The Book Cover of Far From The Madding Crowd - 2015 Collins Classics

To conclude, all three novels Oliver Twist, Jane Eyre, and Far from The Madding Crowd illustrate the social issues as well as the struggle of women in Victorian society. They criticize society, class differences, gender roles, abuse of women, male- domination, and poor living conditions in society. The attitude toward women's individuality between Dickens and Bronte is highly different since in Oliver Twist a woman who remains chaste and obedient saves herself, but for Bronte, it is the worst. The time difference can also be a factor since the mindset has begun to change over time in Victorian society. For Bronte, A woman stays at her house and goes mad as if she feels trapped, she tries to break her chains but is unable to. Thus, Bronte is openly in favor of female individuality. Her work Jane Eyre is revolutionary by letting women speak for themselves and be free. However, she has no ambition other than to get married. On the other hand, Thomas Hardy writes near the end of the Victorian age and provides a more realistic and pessimistic glimpse of women's position in the Victorian age with his novel Far from The Madding Crowd which highlights the idea of social class, reversal of gender roles as well as reversal of fortune in a pastoral world. As an independent woman, Bathsheba Everdeen carries the weight of her husband on her shoulders. Yet, her lack of affection makes her choose the wrong man who becomes a burden. Hardy was in favor of women's independence. Yet, romantic relations should be logical instead of affectionate in his view.
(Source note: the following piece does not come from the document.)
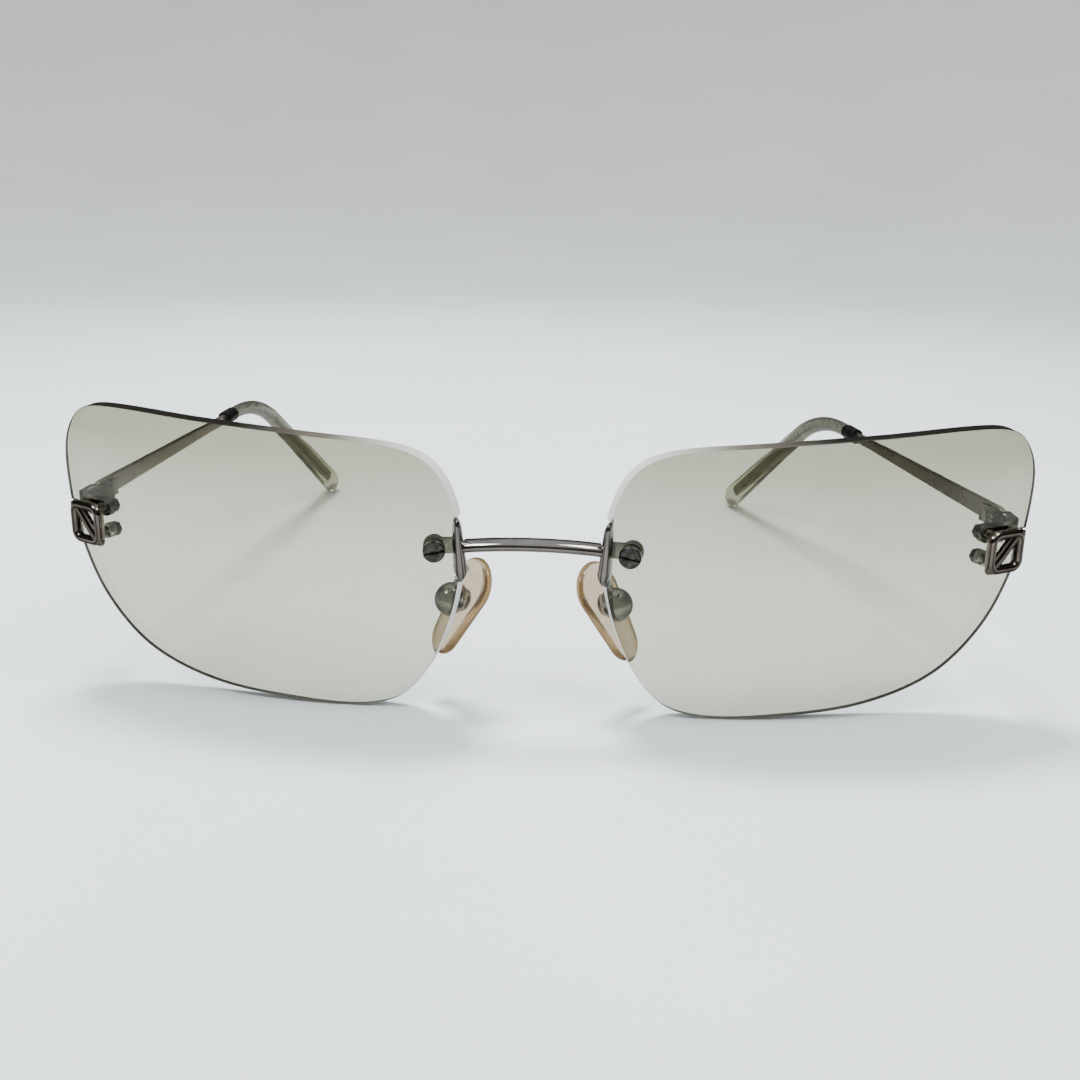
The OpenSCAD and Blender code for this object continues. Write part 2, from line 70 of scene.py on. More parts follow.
ORNAMENT_AT, ORNAMENT_W, ORNAMENT_T = (27.6, 3), 6.6, 1.5
POST_X, POST_Z = -1.4, (-1.5, 2.2)
HOOK_Z, HOOK_W = (-1.7, 2.1), 1.2
BRIDGE_R, BRIDGE_H, BRIDGE_D = 34, 2.5, 1.7
BRIDGE_Y, BRIDGE_Z, BRIDGE_TILT = 1.25, 26.9, 36
HINGE_BACK = 20.8
TEMPLE_OPEN = 6
BAR_RISE, TIP_DROP = 3, 33
BEND_START, BEND_R = 53, 33
BAR_H, BAR_END_H, BAR_T = 3, 1.6, 0.9
LEAF_OUT = 1.45
CORE_W = 1.6
FERRULE_FROM, FERRULE_L, FERRULE_R = 47.5, 4, 1.35
TIP_START_W, TIP_END_W, TIP_END_T = 2.4, 5.6, 3.6
PAD_LEAN, PAD_SPLAY = 27, 35
PAD_BACK, PAD_T, PAD_L, PAD_W = 2, 2.3, 16.2, 8.4
BOX_R, BOX_RIM = 2.5, 1.3
ARM_R = 0.55

HINGE = [value / MM for value in JOINTS["left_temple_fold"]["pos_m"]]
PAD_BOX = [value / MM for value in JOINTS["left_pad_rock"]["pos_m"]]
FRONT_Y = HINGE[1] - HINGE_BACK


# ---- placing ----------------------------------------------------------------------------

def turn(axis, degrees):
    return Matrix.Rotation(math.radians(degrees), 4, axis)


def shift(x, y, z):
    return Matrix.Translation((x, y, z))


def mirror_for(side):
    return Matrix.Identity(4) if side == "left" else Matrix.Diagonal((-1, 1, 1, 1))


def lens_frame():
    return shift(LENS_X, LENS_Y + FRONT_Y, LENS_Z) @ turn("Z", LENS_WRAP) @ turn("X", LENS_LEAN)


def at_lens(place):
    """A place on the lens's front, with +Y into the lens and +X towards the temple."""
    tilt = math.asin(place[1] / LENS_R)
    swing = math.asin(place[0] / (LENS_R * math.cos(tilt)))
    centre = shift(0, LENS_R, 0)
    aim = turn("Z", math.degrees(swing)) @ turn("X", -math.degrees(tilt))
    return lens_frame() @ centre @ aim @ centre.inverted()


def pad_frame():
    """The pad box, with +X along the rocking axis, +Y towards the nose, +Z along the pad."""
    return shift(*PAD_BOX) @ turn("Y", -PAD_LEAN) @ turn("Z", 90 - PAD_SPLAY)


def temple_frame(side):
    """The hinge axis, with +Y along the temple as it stands at rest."""
    fold = TEMPLE_OPEN - JOINTS[f"{side}_temple_fold"]["range_deg"][0]
    return shift(HINGE[0], HINGE[1], 0) @ turn("Z", fold)


# ---- mesh building ----------------------------------------------------------------------

def band(bm, low, high):
    """The faces between two rows of points that each go round."""
    for i in range(len(low)):
        j = (i + 1) % len(low)
        bm.faces.new((low[i], low[j], high[j], high[i]))


def skin(rings, start_pole=None, end_pole=None):
    """A closed skin over rings of points. Each end closes on a pole, or flat without one."""
    bm = bmesh.new()
    rows = [[bm.verts.new(point) for point in ring] for ring in rings]
    count = len(rows[0])
    for low, high in zip(rows, rows[1:]):
        band(bm, low, high)
    for row, pole in ((rows[0], start_pole), (rows[-1], end_pole)):
        if pole is None:
            bm.faces.new(row)
            continue
        tip = bm.verts.new(pole)
        for i in range(count):
            bm.faces.new((row[i], row[(i + 1) % count], tip))
    bmesh.ops.recalc_face_normals(bm, faces=bm.faces)
    return bm


def lathe(profile, sides=64):
    """Turns a profile of (radius, depth) points about the Y axis."""
    angles = [math.tau * i / sides for i in range(sides)]
    rings = [
        [(radius * math.cos(a), depth, radius * math.sin(a)) for a in angles]
        for radius, depth in profile if radius > 0
    ]
    start = (0, profile[0][1], 0) if profile[0][0] == 0 else None
    end = (0, profile[-1][1], 0) if profile[-1][0] == 0 else None
    return skin(rings, start, end)


def arc(centre, radius, start, end, steps):
    """Points (radius, depth) of an arc, for a profile's rounded corner; angles in degrees."""
    points = []
    for i in range(steps + 1):
        a = math.radians(start + (end - start) * i / steps)
        points.append((centre[0] + radius * math.cos(a), centre[1] + radius * math.sin(a)))
    return points


def rod(radius, start, end, sides=48):
    return lathe([(0, start), (radius, start), (radius, end), (0, end)], sides)


def block(low, high):
    bm = bmesh.new()
    bmesh.ops.create_cube(bm, size=1)
    middle = [(a + b) / 2 for a, b in zip(low, high)]
    size = [b - a for a, b in zip(low, high)]
    bm.transform(shift(*middle) @ Matrix.Diagonal((*size, 1)))
    return bm


def round_edges(bm, width, steps, over=30):
    """Rounds each edge that is sharper than an angle in degrees."""
    sharp = [
        edge for edge in bm.edges
        if len(edge.link_faces) == 2 and edge.calc_face_angle(0) > math.radians(over)
    ]
    bmesh.ops.bevel(
        bm, geom=sharp, offset=width, offset_type="OFFSET", segments=steps, profile=0.5,
        affect="EDGES", clamp_overlap=True,
    )
    return bm


def plate(outline, start, end, rounding):
    """An outline seen from the front, as (x, z) points, between two depths."""
    bm = skin([[(x, depth, z) for x, z in outline] for depth in (start, end)])
    return round_edges(bm, rounding, 3, 50)


def placed(bm, matrix):
    bm.transform(matrix)
    return bm


def combine(base, tools, operation="DIFFERENCE"):
    """The base with the tools cut from it, or joined to it. Uses the meshes up."""
    helpers = []
    for i, bm in enumerate([base, *tools]):
        mesh = bpy.data.meshes.new(f"helper_{i}")
        bm.to_mesh(mesh)
        bm.free()
        helper = bpy.data.objects.new(f"helper_{i}", mesh)
        bpy.context.scene.collection.objects.link(helper)
        helpers.append(helper)
    for tool in helpers[1:]:
        step = helpers[0].modifiers.new("combine", "BOOLEAN")
        step.solver = "EXACT"
        step.operation = operation
        step.object = tool
    graph = bpy.context.evaluated_depsgraph_get()
    result = bpy.data.meshes.new_from_object(helpers[0].evaluated_get(graph))
    made = bmesh.new()
    made.from_mesh(result)
    for helper in helpers:
        mesh = helper.data
        bpy.data.objects.remove(helper)
        bpy.data.meshes.remove(mesh)
    bpy.data.meshes.remove(result)
    return made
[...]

Also, contrary to Bronte's idea, Hardy thought that women have more aspirations than marriage which finally shattered female inferiority.

Later, thanks to the important revolutions, some difficulties tried to be improved in terms of the struggle of Women. Women were able to work thanks to industrial advances, and the Women’s Property Act enabled them to own property individually. Education for women had been important and later political regulations had been made. Most importantly the Suffragette movement of 1903 gave women the right to vote.